4) ....with these changes refine_authors
is actually a decent descriptor of what you are doing. Unless you think something else would be more clear: merge_authors
? edit_authors
?
I like the idea of making read_references
import_references
same for 2 - I think clean or tidy could work. I haven't throught through this, but i don't think these functions will be 'pipeable', so it might be good to avoid the word tidy, since I don't think they are going to play super well with the rest of the tidyverse
for refine authors I wonder if we could do disambiguate_authors
or something like that? seems more informative to me then merge or edit.
thoughts?
address_lat_long
could probably be better as well. Maybe georeference_authors
?
I think you're right about avoiding tidy, makes perfect sense. TO try and make the others simpler, maybe truncate the longer words to avoid spelling mistakes? disambig_authors
and georef_authors
? Not sure if that makes sense for "references" as well, e.g., import_refs
. Totally up to you.
current workflow
read_references()
read_authors()
refine_authors()
address_lat_long()
i don't have any issue with read_references()
, as that actually reads in a file.
I think that read_authors()
is confusing though, because its not reading anything into R, its only input is the object from read_references()
.
I propose replacing read_authors()
with clean_authors()
[trying to avoid the word tidy]
refine_authors()
is alright, I don't love it, but I think its fine.
while address_lat_long()
means something to me, I think georef_authors()

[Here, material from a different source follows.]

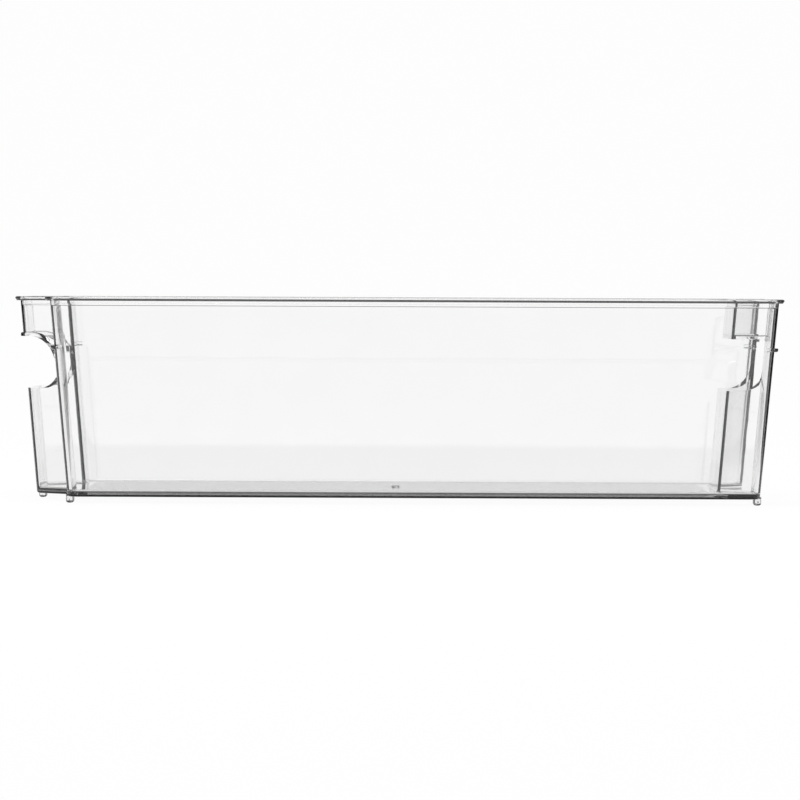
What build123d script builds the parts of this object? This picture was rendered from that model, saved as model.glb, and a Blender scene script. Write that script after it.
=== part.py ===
from build123d import *
import math
import os

# Open fridge bin, one clear moulding, in millimetres.
# Its frame: X runs along the bin, with the standing-out handle bay at minus X and the recess at plus X.
# Z is up, and the origin is under the middle of the bin, where its feet stand.

# Overall size, over the rim
box_length = 375.0
box_width = 200.0
box_height = 100.0

# The shell
wall = 2.2
floor_thickness = 2.5
draft_angle = 5.0
corner_radius = 6.0
bend_radius = 4.0

# The rim flange
rim_overhang = 2.6
rim_thickness = 2.0

# The handle bay at one end and the recess at the other, in plan
bay_depth = 17.5
recess_depth = 16.5
bay_mouth_width = 116.0
bay_face_width = 78.0

# The grip openings through both ends
front_grip_width = 113.0
rear_grip_width = 121.0
grip_drop = 19.6
grip_height = 25.4
front_grip_top_radius = 12.2
front_grip_low_radius = 12.7
rear_grip_top_radius = 3.0
rear_grip_low_radius = 13.0

# The lip along the upper edge of each grip opening
lip_thickness = 2.0
lip_stand_out = 1.3

# The small lugs on the four corners
lug_drop = 24.5
lug_thickness = 1.9
lug_stand_out = 1.8
lug_side_reach = 4.0
lug_end_reach = 8.0

# The feet
foot_height = 3.1
foot_width = 3.8
foot_stand_out = 0.8
foot_length = 10.0

# The anti-slip ribs moulded on the floor, and the gate mark in its middle
rib_width = 0.8
rib_height = 0.4
rib_pitch = 3.6
rib_margin = 5.0
gate_diameter = 4.0
gate_height = 1.0

# Heights worked out from the sizes above
floor_top = foot_height + floor_thickness
rim_underside = box_height - rim_thickness
grip_top = box_height - grip_drop
grip_bottom = grip_top - grip_height

# Places of the outer wall surfaces under the rim
lean = math.tan(math.radians(draft_angle))
front_x = -box_length / 2 + rim_overhang + bay_depth
rear_x = box_length / 2 - rim_overhang
side_y = box_width / 2 - rim_overhang
foot_lean = (rim_underside - foot_height) * lean

# How far a corner post reaches along the walls that it joins
corner_span = foot_lean + wall + corner_radius
# The smallest radius that a tight bend keeps
least_radius = 0.4


def lean_at(z):
    """How far the leaning walls have moved inwards at a height."""
    return (rim_underside - z) * lean


def outline(z, depth):
    """The plan outline at a height, so far inside the outer wall surface (outside it when negative)."""
    inset = lean_at(z) + depth
    mouth = bay_mouth_width / 2
    face = bay_face_width / 2
    bay_turn = math.atan2(bay_depth, mouth - face)
    recess_turn = math.atan2(recess_depth, mouth - face)
    bay_shift = inset * math.tan(bay_turn / 2)
    recess_shift = inset * math.tan(recess_turn / 2)
    half = [
        (front_x - bay_depth + inset, face - bay_shift, bend_radius - depth),
        (front_x + inset, mouth - bay_shift, bend_radius - wall + depth),
        (front_x + inset, side_y - inset, corner_radius - depth),
        (rear_x - inset, side_y - inset, corner_radius - depth),
        (rear_x - inset, mouth + recess_shift, bend_radius - depth),
        (rear_x - recess_depth - inset, face + recess_shift, bend_radius - wall + depth),
    ]
    other_half = [(x, -y, radius) for x, y, radius in reversed(half)]
    corners = half + other_half
    path = FilletPolyline(
        [(x, y, z) for x, y, _ in corners],
        radius=[max(radius, least_radius) for _, _, radius in corners],
        close=True,
    )
    return Face(Wire(path.edges()))


def slab(low, high, depth):
    """All of the bin's plan between two heights, so far inside the outer wall surface."""
    return Solid.make_loft([outline(low, depth).outer_wire(), outline(high, depth).outer_wire()], ruled=True)


def box_between(low, high):
    """A box from its lowest to its highest corner."""
    size = [h - l for l, h in zip(low, high)]
    middle = [(h + l) / 2 for l, h in zip(low, high)]
    return Pos(*middle) * Box(*size)


def grip_rounds(top_radius, low_radius):
    """The two radii at a side of a grip opening, limited by the height that they share."""
    share = min(1.0, (grip_height - least_radius) / (top_radius + low_radius))
    return top_radius * share, low_radius * share


def grip_split(top_radius, low_radius):
    """The height between the two rounds of a grip opening, where the band and the wall below it part."""
    top_round, low_round = grip_rounds(top_radius, low_radius)
    return (grip_top - top_round + grip_bottom + low_round) / 2


def grip_cut(width, top_radius, low_radius, x_low, x_high, grow=0.0):
    """The rounded grip opening as a bar along X, grown all round by a width."""
    half = width / 2 + grow
    low = grip_bottom - grow
    high = grip_top + grow
    top_round, low_round = grip_rounds(top_radius, low_radius)
    profile = FilletPolyline(
        [(x_low, -half, low), (x_low, half, low), (x_low, half, high), (x_low, -half, high)],
        radius=[low_round + grow, low_round + grow, top_round + grow, top_round + grow],
        close=True,
    )
    return extrude(Face(Wire(profile.edges())), amount=x_high - x_low, dir=(1, 0, 0))


def as_solids(shape):
    """The solids of a shape, as one compound when there are several."""
    solids = list(shape.solids())
    return solids[0] if len(solids) == 1 else Compound(solids)


def write(name, shape):
    """Writes one sub-part under its own name."""
    shape = as_solids(shape)
    shape.label = name
    export_step(shape, f"parts/{name}.step")
    return shape.volume


# Limits of the regions, a little past the bin where they are open
past = 20.0
far_front = -box_length / 2 - past
far_rear = box_length / 2 + past
far_side = box_width / 2 + past
corner_side = side_y - corner_span
front_split = front_x + corner_span
rear_split = rear_x - corner_span
recess_split = rear_x - recess_depth - foot_lean - 2 * wall
front_end = (far_front, front_split)
rear_end = (rear_split, far_rear)
recess_end = (recess_split, far_rear)


def region(x_range, y_range, z_range):
    """A box over ranges of X, Y and Z."""
    return box_between(
        (x_range[0], y_range[0], z_range[0]),
        (x_range[1], y_range[1], z_range[1]),
    )


def make_walls():
    """The leaning walls between the floor and the rim, with both grip openings cut."""
    walls = slab(floor_top, rim_underside, 0) - slab(floor_top, rim_underside, wall)
    front_cut = grip_cut(
        front_grip_width, front_grip_top_radius, front_grip_low_radius, far_front, front_split
    )
    rear_cut = grip_cut(
        rear_grip_width, rear_grip_top_radius, rear_grip_low_radius, recess_split, far_rear
    )
    return walls - front_cut - rear_cut


def make_floor():
    """The flat floor, over the whole plan."""
    return slab(foot_height, floor_top, 0)


def make_rim():
    """The flat rim flange all round, on top of the walls."""
    ring = extrude(outline(rim_underside, -rim_overhang), amount=rim_thickness, dir=(0, 0, 1))
    return ring - slab(rim_underside, box_height, wall)


def make_lip(width, top_radius, low_radius, x_range):
    """The small lip that stands out along the upper edge of a grip opening."""
    low = grip_split(top_radius, low_radius)
    skin = slab(low, rim_underside, -lip_stand_out) - slab(low, rim_underside, 0)
    strip = grip_cut(width, top_radius, low_radius, *x_range, grow=lip_thickness)
    strip = strip - grip_cut(width, top_radius, low_radius, *x_range)
    return skin & strip & region(x_range, (-width / 2, width / 2), (low, rim_underside))


def make_lug(end, side):
    """A short ridge round one corner; end and side are the signs of its X and Y."""
    height = box_height - lug_drop
    low, high = height - lug_thickness / 2, height + lug_thickness / 2
    skin = slab(low, high, -lug_stand_out) - slab(low, high, 0)
    wall_x = front_x + lean_at(height) if end < 0 else rear_x - lean_at(height)
    wall_y = side_y - lean_at(height)
    x_range = sorted([wall_x - end * lug_side_reach, wall_x + end * past])
    y_range = sorted([side * (wall_y - lug_end_reach), side * (wall_y + past)])
    return skin & region(x_range, y_range, (low, high))


def make_foot(x, y):
    """A small pad with round ends, standing across the bin."""
    return Pos(x, y, 0) * extrude(SlotOverall(foot_length, foot_width, rotation=90), amount=foot_height)


def make_ribs():
    """Low slanting ribs over the floor's rectangle, clear of the walls and the gate mark."""
    margin = foot_lean + wall + rib_margin
    low_x, high_x = front_x + margin, rear_x - recess_depth - margin
    high_y = side_y - margin
    field = Pos((low_x + high_x) / 2, 0) * Rectangle(high_x - low_x, 2 * high_y)
    field = field - Circle(gate_diameter / 2 + rib_width)
    pitch_along = rib_pitch * math.sqrt(2)
    first = math.ceil((low_x - high_y) / pitch_along)
    last = math.floor((high_x + high_y) / pitch_along)
    bars = [
        Pos(n * pitch_along, 0) * Rectangle(4 * high_y, rib_width, rotation=45)
        for n in range(first, last + 1)
    ]
    pieces = [face for bar in bars for face in (field & bar).faces()]
    return Compound([Pos(0, 0, floor_top) * extrude(face, amount=rib_height, dir=(0, 0, 1)) for face in pieces])


def make_gate_mark():
    """The round stub where the plastic was fed in, in the middle of the floor."""
    return Pos(0, 0, floor_top) * extrude(Circle(gate_diameter / 2), amount=gate_height)


os.makedirs("parts", exist_ok=True)

walls = make_walls()
rim = make_rim()
wall_heights = (floor_top - wall, rim_underside + wall)
volumes = {}

volumes["floor_panel"] = write("floor_panel", make_floor())
volumes["floor_grip_ribs"] = write("floor_grip_ribs", make_ribs())
volumes["gate_mark"] = write("gate_mark", make_gate_mark())

for name, side in (("near", -1), ("far", 1)):
    along = (front_split, rear_split)
    outer_band = sorted([side * corner_side, side * far_side])
    wall_piece = walls & region(along, outer_band, wall_heights)
    volumes[f"{name}_side_wall"] = write(f"{name}_side_wall", wall_piece)
    rim_piece = rim & region(along, outer_band, wall_heights)
    volumes[f"{name}_rim"] = write(f"{name}_rim", rim_piece)
    for end_name, end, x_range, grip_width in (
        ("front", -1, front_end, front_grip_width),
        ("rear", 1, rear_end, rear_grip_width),
    ):
        beside_grip = sorted([side * grip_width / 2, side * far_side])
        post = f"{end_name}_{name}_corner"
        volumes[post] = write(post, walls & region(x_range, beside_grip, wall_heights))
        lug = f"{end_name}_{name}_lug"
        volumes[lug] = write(lug, make_lug(end, side))
        foot = f"{end_name}_{name}_foot"
        end_wall = front_x + foot_lean if end < 0 else rear_x - foot_lean
        foot_x = end_wall - end * (foot_width / 2 - foot_stand_out)
        foot_y = side * (side_y - foot_lean - corner_radius - foot_length / 2)
        volumes[foot] = write(foot, make_foot(foot_x, foot_y))

face_foot_x = front_x - bay_depth + foot_lean + foot_width / 2 - foot_stand_out
volumes["front_centre_foot"] = write("front_centre_foot", make_foot(face_foot_x, 0))

for end_name, x_range, grip_width, top_radius, low_radius in (
    ("front", front_end, front_grip_width, front_grip_top_radius, front_grip_low_radius),
    ("rear", recess_end, rear_grip_width, rear_grip_top_radius, rear_grip_low_radius),
):
    grip_span = (-grip_width / 2, grip_width / 2)
    split = grip_split(top_radius, low_radius)
    low_wall = walls & region(x_range, grip_span, (floor_top - wall, split))
    volumes[f"{end_name}_handle_wall"] = write(f"{end_name}_handle_wall", low_wall)
    band = walls & region(x_range, grip_span, (split, rim_underside + wall))
    volumes[f"{end_name}_grip_band"] = write(f"{end_name}_grip_band", band)
    lip = make_lip(grip_width, top_radius, low_radius, x_range)
    volumes[f"{end_name}_grip_lip"] = write(f"{end_name}_grip_lip", lip)

all_sides = (-far_side, far_side)
inner_sides = (-corner_side, corner_side)
volumes["front_rim"] = write("front_rim", rim & region(front_end, all_sides, wall_heights))
rear_rim = (rim & region(rear_end, all_sides, wall_heights)) + (
    rim & region((recess_split, rear_split), inner_sides, wall_heights)
)
volumes["rear_rim"] = write("rear_rim", rear_rim)

shell_parts = [n for n in volumes if "wall" in n or "corner" in n or "band" in n]
print("walls whole", round(walls.volume, 1), "in parts", round(sum(volumes[n] for n in shell_parts), 1))
rim_parts = sum(v for n, v in volumes.items() if n.endswith("rim"))
print("rim whole", round(rim.volume, 1), "in parts", round(rim_parts, 1))
print("plastic in all, cm3", round(sum(volumes.values()) / 1000, 1))
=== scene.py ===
import math

import bmesh
import bpy
from mathutils import Euler, Matrix, Vector


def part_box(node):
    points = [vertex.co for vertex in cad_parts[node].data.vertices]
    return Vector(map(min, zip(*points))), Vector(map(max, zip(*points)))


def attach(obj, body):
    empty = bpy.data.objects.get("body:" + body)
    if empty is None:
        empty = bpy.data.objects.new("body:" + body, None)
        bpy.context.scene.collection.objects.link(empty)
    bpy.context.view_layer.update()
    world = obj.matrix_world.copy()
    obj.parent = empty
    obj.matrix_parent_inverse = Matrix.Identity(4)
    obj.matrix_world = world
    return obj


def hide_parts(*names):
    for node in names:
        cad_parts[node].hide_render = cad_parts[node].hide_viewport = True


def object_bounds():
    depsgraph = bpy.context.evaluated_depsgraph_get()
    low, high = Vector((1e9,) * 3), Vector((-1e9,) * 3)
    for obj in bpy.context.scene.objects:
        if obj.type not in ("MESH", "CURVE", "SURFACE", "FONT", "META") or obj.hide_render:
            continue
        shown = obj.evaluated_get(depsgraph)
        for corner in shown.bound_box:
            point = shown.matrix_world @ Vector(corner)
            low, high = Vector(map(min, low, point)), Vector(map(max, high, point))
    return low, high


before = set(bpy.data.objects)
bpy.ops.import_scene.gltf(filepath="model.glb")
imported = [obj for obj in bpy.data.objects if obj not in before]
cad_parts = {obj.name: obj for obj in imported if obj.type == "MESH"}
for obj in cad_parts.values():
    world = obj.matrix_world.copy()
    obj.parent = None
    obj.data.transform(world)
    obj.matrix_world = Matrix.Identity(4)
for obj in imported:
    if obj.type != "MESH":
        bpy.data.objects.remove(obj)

cad_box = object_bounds()

# The bin is one clear injection moulding. Its walls lean out towards the rim, the end at minus X
# stands out as a handle bay, and the end at plus X has a recess of the same plan.
low_corner, high_corner = cad_box
floor_low, floor_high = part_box("floor_panel")
rim_low, rim_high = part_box("near_rim")
wall_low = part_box("near_side_wall")[0]
foot_height = floor_low.z
floor_top = floor_high.z
rim_underside = rim_low.z
rim_top = rim_high.z
side_y = -wall_low.y
rim_overhang = high_corner.y - side_y
bay_depth = 0.0175
recess_depth = 0.0165
front_x = low_corner.x + rim_overhang + bay_depth
rear_x = high_corner.x - rim_overhang
mouth_y = 0.058
face_y = 0.039
wall = 0.0022
lean = math.tan(math.radians(5))
corner_radius = 0.006
bend_radius = 0.004
least_radius = 0.0004
degrees_per_facet = 6
heel_round = 0.0012
round_steps = 4
tiny = 0.00001
flat_within = math.radians(0.1)


def pick_edges(test):
    """Selects the edges of the piece in edit mode that a test is true for."""
    bpy.ops.mesh.select_mode(type="EDGE")
    bpy.ops.mesh.select_all(action="DESELECT")
    data = bpy.context.edit_object.data
    mesh = bmesh.from_edit_mesh(data)
    for edge in mesh.edges:
        edge.select_set(test(edge))
    bmesh.update_edit_mesh(data)


def round_edges(test, width, steps=round_steps):
    """Rounds the edges of the piece in edit mode that a test is true for."""
    pick_edges(test)
    bpy.ops.mesh.bevel(offset=width, segments=steps, affect="EDGES", clamp_overlap=False)


def level_at(z):
    """A test for an edge that lies at a height."""
    return lambda edge: all(abs(v.co.z - z) < tiny for v in edge.verts)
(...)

might be more informative.
Though I wonder if its really georef_authors()
or if it should be georef_records()
since we're really geo-referencing each record, not each individual author.

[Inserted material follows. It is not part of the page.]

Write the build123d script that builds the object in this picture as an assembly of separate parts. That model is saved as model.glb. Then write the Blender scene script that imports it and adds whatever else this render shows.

I just realized all the plotting functions are very broken, so I'm not going to suggest new names for them yet. Only working functions get new names. :/
read_references
: agree, it's fine.
read_authors
: clean_authors
is good - it gets the point across and is shorter/easier to write that other options I thought of like (e.g., create_author_list
, disambiguate_authors
or extract_authors
). "Clean" is also "Tidy"-adjacent. Thumbs up.
refine_authors
: agree it's fine. My only thought is that "refine" implies "refining the complete list of authors down to a smaller one actually used in the analysis based on some criteria", when what is actually being done is "merging corrections to the author list (if there are any)". Maybe something like correct_author_groups
, merge_manual_edits
, merge_edits
, or finalize_authors
? I like "finalize" because you still have to run this command to move on (yes?)...so it's a cue to users not to forget to do it even they don't have any corrections to make. But I don't have strong feelings about this over other possibilities.
georef_authors
: love it. I had thought of map_authors
, but now realize "map" is better forac tually creating a map. georef_authors
is both easy to write and precise.
I've been reading through the ROpenSci guidelines more.
Consider an objectverb() naming scheme for functions in your package that take a common data type or interact with a common API. object refers to the data/API and verb the primary action. This scheme helps avoid namespace conflicts with packages that may have similar verbs, and makes code readable and easy to auto-complete. For instance, in stringi, functions starting with stri manipulate strings (stri_join(), strisort(), and in googlesheets functions starting with gs are calls to the Google Sheets API (gs_auth(), gs_user(), gs_download()).
Given this guidance, I suggest
references_read() authors_clean() authors_refine() authors_georef()
Thoughts?
So that they are easier to tell apart, and probably shorter